I’d really suggest that you review the recommended configurations for MX HA and align the design with them, removing the dedicated “heartbeat” link. Have a read through this document, https://documentation.meraki.com/MX/Deployment_Guides/MX_Warm_Spare_-_High_Availability_Pair

Heartbeat is on port 3 on both MXs, and they are access ports.

cmr
Kind of a big deal
Kind of a big deal

Turns out having dual LAN links connected to a Meraki switch stack can be a cause of multiple repeated failovers.  It doesn't matter if the switch ports are set up as access or trunk, however a Cisco IOS switch stack is fine in the same setup...  I've got a case open with support as this has been seen with 12.x and 14.x MS firmware.

PhilipDAth
Kind of a big deal
Kind of a big deal

Connect each MX to a single switch only, and only a single cable to that one switch.  Don't connect the MX to both switches.

jcPOLO
New here

We are dealing with the same problem in a three different customers. All MX are one arm vpn concentrator and all of them are in version 15.43 from 8th Aug.

 

It seems both MX are replying to frames cause both physical ports where they are connected to are added to the MAC address table as a source of the same VRRP Virtual MAC address. That should be a bug.

Only the one with the master role (VRRP priority 255) should be replying frames with that destination MAC on it, and only that MAC address should be dynamically learned by that unique port.

 

Another thing that is strange...even in Meraki documentation says that VRRP message are correct as they are being sent.

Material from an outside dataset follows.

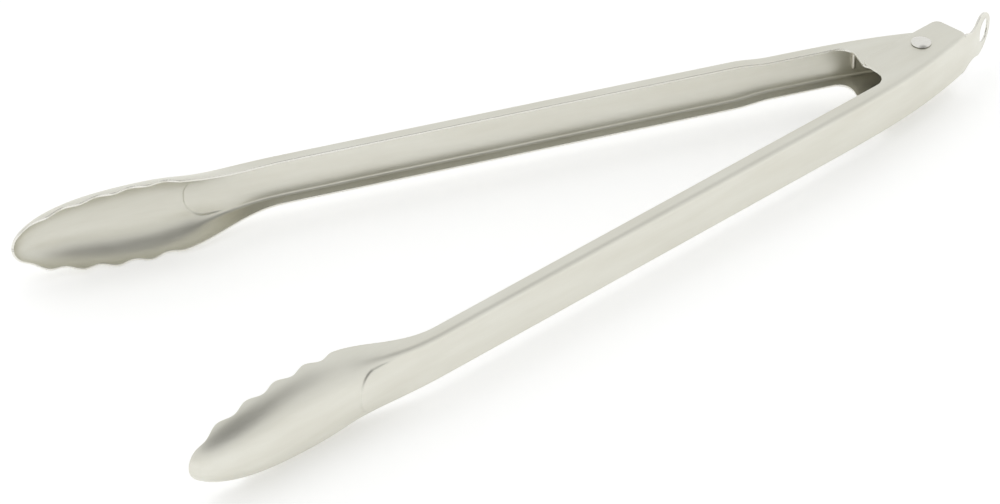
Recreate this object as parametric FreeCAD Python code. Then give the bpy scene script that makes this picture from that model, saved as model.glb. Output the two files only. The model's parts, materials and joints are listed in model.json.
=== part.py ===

https://documentation.meraki.com/MX/Networks_and_Routing/Routed_HA_Failover_Behavior

 

RFC stays that IP header is wrong. IP source from IP header should be the uplink IP, not the virtual one, for the advertisment sent. You can see meraki sends the VRRP advertismen with the IP header IP source as the virtual one.

https://datatracker.ietf.org/doc/html/rfc3768


Any thoughts?

Hi all,

 

Turns out it was a bad cable on the heartbeat ports.  Replace them, and the failover went away.